Emerging from the stage were four legislators from Springfield – John Todd Stuart, William Dawson, James Carpenter and Abraham Lincoln, newly elected to represent the good people of Sangamon County.
Vandalia did not impress young Lincoln.  He was homesick for New Salem, although he was looking forward to the duties ahead of him in state government. As a freshman, Lincoln listened to elder statesmen as they delivered speeches. He watched and learned.
He had a way about him, and people enjoyed the colorful way he told stories.  Lincoln was well liked by most of his fellow lawmakers and other people with whom he came in contact.

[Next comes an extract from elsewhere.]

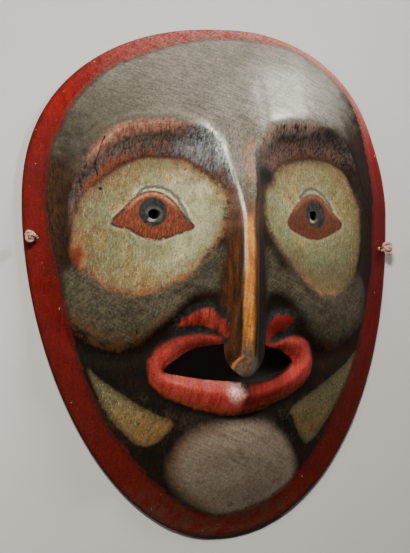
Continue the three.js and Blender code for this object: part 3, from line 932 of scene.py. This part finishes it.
speck = grain(0.9, detail=4, rough=0.6)
dab = grain(2.2, detail=5, rough=0.65)
cloud = grain(5.0, detail=5, rough=0.6)
drift = grain(22.0, detail=3)
fibre = grain(0.7, (1, 16, 6), detail=4)
fibre_wide = grain(1.8, (1, 10, 6), detail=5, rough=0.65)
rub_left = grain(0.8, (14, 1, 4), 24, detail=4, rough=0.6)
rub_right = grain(0.8, (18, 1, 4), -38, detail=4, rough=0.6)
rub_level = grain(0.9, (20, 1, 4), 6, detail=4, rough=0.6)
swept = grain(1.0, (1.2, 7, 3), 12, detail=5, rough=0.7)
fuzz = grain(0.9, (1, 2.6, 2), 10, detail=6, rough=0.75)
wobble = scaled(cloud, 3.0, scaled(dab, 1.4, -2.2))
fine_wobble = scaled(dab, 1.0, scaled(speck, 0.6, -0.8))
proud = mark("crest")
side = times(marked("beak", -2, 5), upward(30, 10))


def without(cover):
    """One less a cover: everything outside it."""
    return coat.step("SUBTRACT", 1.0, cover)


def either(first, second):
    """The larger of two covers."""
    return coat.step("MAXIMUM", first, second)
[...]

It seemed that Lincoln and Stephen A. Douglas of Morgan County did not hit it off.  A look at their voting records indicates that when Lincoln voted in favor of a measure, Douglas was found to have voted against it.

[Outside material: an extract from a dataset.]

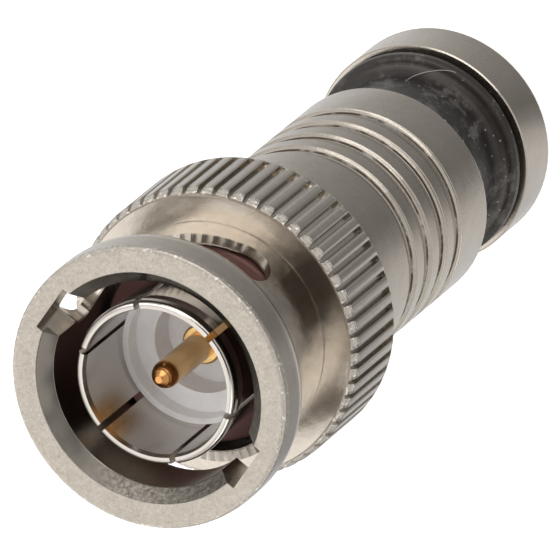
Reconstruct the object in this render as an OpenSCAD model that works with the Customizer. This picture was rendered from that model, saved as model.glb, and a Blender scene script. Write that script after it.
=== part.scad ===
// Compression-type BNC plug for coaxial cable, in millimetres, +Z up its axis.
// It stands on the rear face of its compression cap with the mating face up.
// Depths are measured back (down) from the mating face of the coupling sleeve.

/* [Plug] */
// Length from the rear face of the cap to the mating face
plug_len = 35.8; // [35:0.1:44]
// Sideways offset of the loose ferrule and cap, which sit off centre until pressed
cap_offset = 0.35; // [0:0.01:0.45]

/* [Coupling sleeve] */
// Diameter of the smooth front ring
ring_d = 14; // [13.6:0.1:14.4]
// Diameter over the knurl
knurl_d = 14.5; // [14.5:0.1:18]
// Number of knurl ribs
knurl_n = 57; // [36:1:64]
// Depth of a knurl groove
knurl_cut = 0.24; // [0.15:0.01:0.3]
// Turn of the whole knurl, degrees
knurl_turn = 1.93; // [0:0.01:6]
// Depth at which the knurled band starts
knurl_at = 7.65; // [7.4:0.05:8]
// Length of the whole sleeve
sleeve_len = 12.3; // [11.8:0.1:15]
// Diameter of the waist that the cam slots are cut in
waist_d = 11.3; // [11.2:0.1:11.8]
// Bore that slides over the jack
sleeve_bore = 10.24; // [10.2:0.01:10.3]
// Diameter of the lead-in at the mouth of the bore
mouth_d = 11.54; // [11:0.02:11.8]
// Depth of the lead-in
mouth_len = 0.65; // [0.3:0.05:1]
// Thickness of the inner lip at the rear of the sleeve
lip_len = 1.1; // [0.8:0.1:1.4]

/* [Bayonet cams] */
// Width of the two entry notches for the lugs
notch_w = 2.5; // [2.3:0.1:2.7]
// Distance from the axis to the flat floor of a notch
notch_r = 6; // [5.9:0.05:6.2]
// Width of a cam slot
cam_w = 2.6; // [2.4:0.05:2.7]
// Turn from an entry notch to the seat of the lug, degrees
cam_turn = 85; // [80:1:92]
// Depth of the slot's centre at its notch
cam_in = 3.4; // [3.3:0.05:3.6]
// Depth of the slot's centre at the lug's seat
cam_seat = 5.3; // [5.1:0.05:5.5]
// Direction of the first entry notch, degrees from +X
notch_dir = 103; // [0:1:180]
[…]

It was Douglas and the Morgan County delegation who vowed to absolutely fight the relocation of the capital to Springfield.  This probably did not endear the men to each other. Later, they would vie for Mary Todd’s affections.
Lincoln and William L.D. Ewing also did not bond. Lincoln was pro-Sangamon County, which included moving the capital.  Ewing was definitely in favor of keeping the seat of government in Vandalia. The hot-headed Ewing, who defeated Lincoln by two votes for speaker, once called him out to a duel, an event that was quickly squashed by Ewing’s friends.

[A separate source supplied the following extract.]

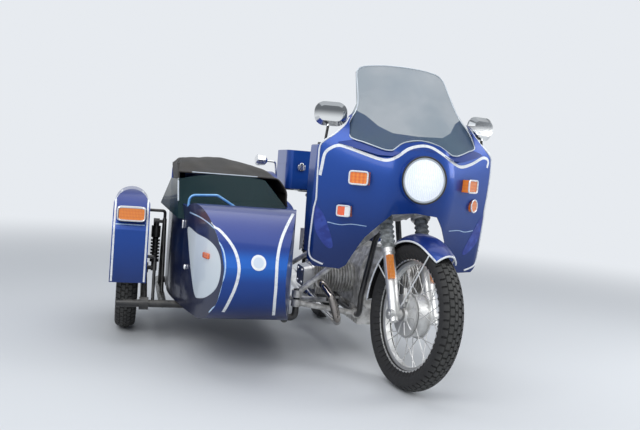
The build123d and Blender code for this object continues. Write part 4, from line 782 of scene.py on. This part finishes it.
# Screens: bent acrylic sheet, blue-grey on the fairing and dark smoke on the sidecar, with a rolled
# edge that catches the light. The sheet is clear, with faint scratches and patches of haze.
def acrylic(name, color, clear, hazy, gloss):
    """Clear sheet: its opacity goes from clear to hazy with slow noise."""
    paint = Paint(name, color, 0.06, 0.0, Specular_IOR_Level=gloss)
    haze_mask = paint.noise(4.0, 3.0).fade(0.3, 0.75)
    scratch = paint.noise(30.0, 2.0)
    paint.set(Alpha=haze_mask * (hazy - clear) + clear, Roughness=scratch.fade(0.5, 0.9) * 0.06 + 0.12,
              Base_Color=paint.mix(haze_mask, color, tuple(1.3 * c for c in color)))
    return paint


cover(acrylic("screen_blue_grey", (0.10, 0.15, 0.19), 0.34, 0.48, 0.18), "windscreen")
cover(acrylic("screen_smoke", (0.012, 0.030, 0.034), 0.74, 0.86, 0.12), "sidecar_screen")
bead_paint = Paint("screen_bead", (0.50, 0.56, 0.62), 0.15, 0.0, Coat_Weight=1.0)
bead_paint.set(Roughness=bead_paint.noise(50.0) * 0.2 + 0.1)
half_edge = mm((411.5, -686, 1088), (494, -693, 1072), (551, -713, 1036), (587, -703, 1036), (664, -649, 1062),
               (713, -605, 1082), (707, -552, 1147), (658, -500, 1237), (634, -371, 1397), (608, -355, 1427),
               (559, -361, 1438), (411.5, -374.5, 1446))
edge_round = np.concatenate([half_edge, mirrored(half_edge[-2:0:-1])])
edge_bead = laid(through(edge_round, 0.008, closed=True), "windscreen", 0.0)
pipe("windscreen_bead", edge_bead, 0.0028, (0, -1, 0.3), bead_paint, closed=True, sides=8)
corner_bead = mm((-578.5, -95, 722), (-579.5, -70, 760), (-580.5, -36, 810), (-581.5, -5, 857))
corner_line = through(laid(corner_bead, "sidecar_screen", 0.0), 0.01)
pipe("sidecar_screen_bead", corner_line, 0.004, (1, 0, 0), bead_paint)

# Cockpit cover: one sheet of dark grey-brown coated cloth, from the screens' upper edge over the cockpit
# to the rear deck, upright on the outer side and sloping on the inner side, with soft folds and a hem.
sheet_thick = 0.0022
cover_y = np.concatenate([np.linspace(0.006, 0.2095, 34), np.linspace(0.2125, 0.652, 72)])
top_of = through([(0, 0.005, 0.862), (0, 0.10, 0.908), (0, 0.249, 0.952), (0, 0.40, 0.9545), (0, 0.579, 0.934),
                  (0, 0.66, 0.884)], 0.01)
roof = np.interp(cover_y, top_of[:, 1], top_of[:, 2])
deck_y = [0.0, 0.1, 0.2, 0.3, 0.4, 0.44, 0.5, 0.6, 0.66]
deck_z = [0.719, 0.728, 0.738, 0.748, 0.757, 0.80, 0.846, 0.890, 0.893]
deck = np.interp(cover_y, deck_y, deck_z) - 0.003
outer_low = np.where(cover_y < 0.211, 0.824, deck)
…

Lincoln was a resident of Vandalia off and on from November 1834 until the final session in December 1839. He received his license to practice law from the state supreme court in Vandalia.
It is told that Lincoln visited “Meditation Springs” (called “Deer Springs” by locals) at the east end of what is now Orchard Street.  He is known to have boarded at “The Sign of the Globe” (owned by Lemuel Lee), the Charter Hotel (owned by John Charter), the Flack House and the Vandalia Hotel.
James T.B. Stapp kept a lodging house in Vandalia, and Ewing M. Doyle, who worked for Stapp, told of the many evenings he and Lincoln chopped wood together after the legislature had adjourned its session for the day.
The small bungalow, which stood until 1966 at 615 W. Johnson Street was also home to Lincoln during two legislative sessions.  Tillie Ernst, whose father came to Vandalia with the Ernst Colony in 1819, was one who remembered that Lincoln rented the southwest room in the house.
One day, as some men were setting out on a hunt, they invited Lincoln to go with them.  He, in turn, said, ‘Friend, you can go out and get the deer, bring it back, Charter here will cook it and I’ll eat it.”
While dancing with Matilda Flack one evening at the “Flack House,” Lincoln stepped on her dress, tearing it. Although Lincoln was embarrassed, he handled the incident with good grace, as remembered by Mrs. Flack.
Lincoln’s shingle froe, with his distinctive initials carved into the handle, is a cherished Vandalia relic. It was a farewell gift to Paul Beck from Lincoln when he embarked on his new job as lawmaker. The men had been friends in Petersburg.
When Lincoln complained to a friend of the wet plaster and drafty corridors of the newly built Vandalia Statehouse, his friend said, “It’s no wonder you are so cold, there is so much of you on the ground,” a humorous reference to the size of Lincoln’s feet.
Benjamin F. Lee, a son of Lemuel Lee, said that Lincoln was forced to sit sideways in the House chambers because of his long legs.
Lincoln walked Vandalia’s streets. He drank water from her streams, lodged in her boarding houses, chopped wood with her citizens and danced with her ladies.
In Vandalia, Lincoln first formulated his thoughts on slavery. From the time he stepped down from the stage on that cold November evening to the last day when he saddled his horse for the return trip to Sangamon County, Lincoln left his mark on Vandalia.
And Vandalia left her mark on Abraham Lincoln.